The Queen's boast about her guards' training does, however, set up the situation where the two guards are literally without the knowledge of how to assist Billups, and contrary to the Queen's expectation this lack is what gives Rutherford the time needed to thwart her plan.

I have yet to see any commentary about the ENIS B. BOIMLER seen on the PADD.
posted by channaher at 7:32 AM on September 25, 2021 [3 favorites]

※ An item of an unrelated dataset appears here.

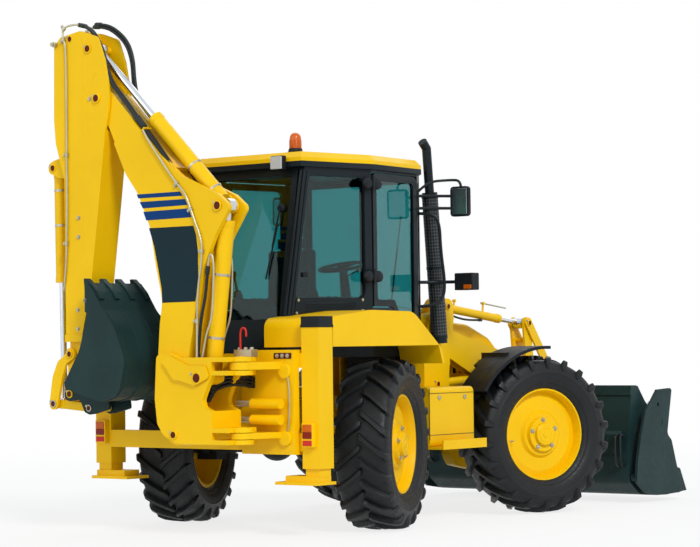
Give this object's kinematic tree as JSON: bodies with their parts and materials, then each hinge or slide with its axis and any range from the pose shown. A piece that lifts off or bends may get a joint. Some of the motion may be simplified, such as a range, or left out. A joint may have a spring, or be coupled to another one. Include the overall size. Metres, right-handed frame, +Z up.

kathrynn, it's a lot of fun for people like me who have been Trekkies literally all their life, and there's other stuff on the service worth watching. But I get not having time for the streaming services that you're already subscribing to. (It's one of the reasons why I haven't gotten Hulu, even though there are some things on it that interest me.)
posted by Halloween Jack at 7:39 AM on September 25, 2021 [1 favorite]


Lower Decks continues to be my favorite of all the Treks. It focuses on the sort of characters I've always wanted to see (people who aren't the bridge crew) and it keeps hitting all the best notes.

The vault of evil sentient computers was yet another excellent note. I kinda hope we see that particular computer and/or an amalgamation of the others as a returning villain at some point.
posted by scaryblackdeath at 9:59 AM on September 28, 2021 [1 favorite]


The vault of evil sentient computers was yet another excellent note.

Yeah, you just knew they were gonna do a Raiders-style pullback, and yet the foreknowledge made it no less delightful.
posted by CheesesOfBrazil at 12:11 PM on September 28, 2021 [4 favorites]


> ENIS B. BOIMLER seen on the PADD

That's because it's just ENS, short for Ensign.

But I did notice, a few seconds later, a typo. TRASNSFERRING DATA, on screen for a brief moment.
posted by zadcat at 11:09 AM on October 9, 2021


It hasn’t aged well for other reasons, but Firefly is the one piece of TV science fiction that got the interior volumes thing right.

I mean, hell. Lower Decks should actually engage with the trope that circular (Starfleet) ships are going to have a really confusing and inefficient internal layout (and none of the furniture will fit cleanly against the walls!)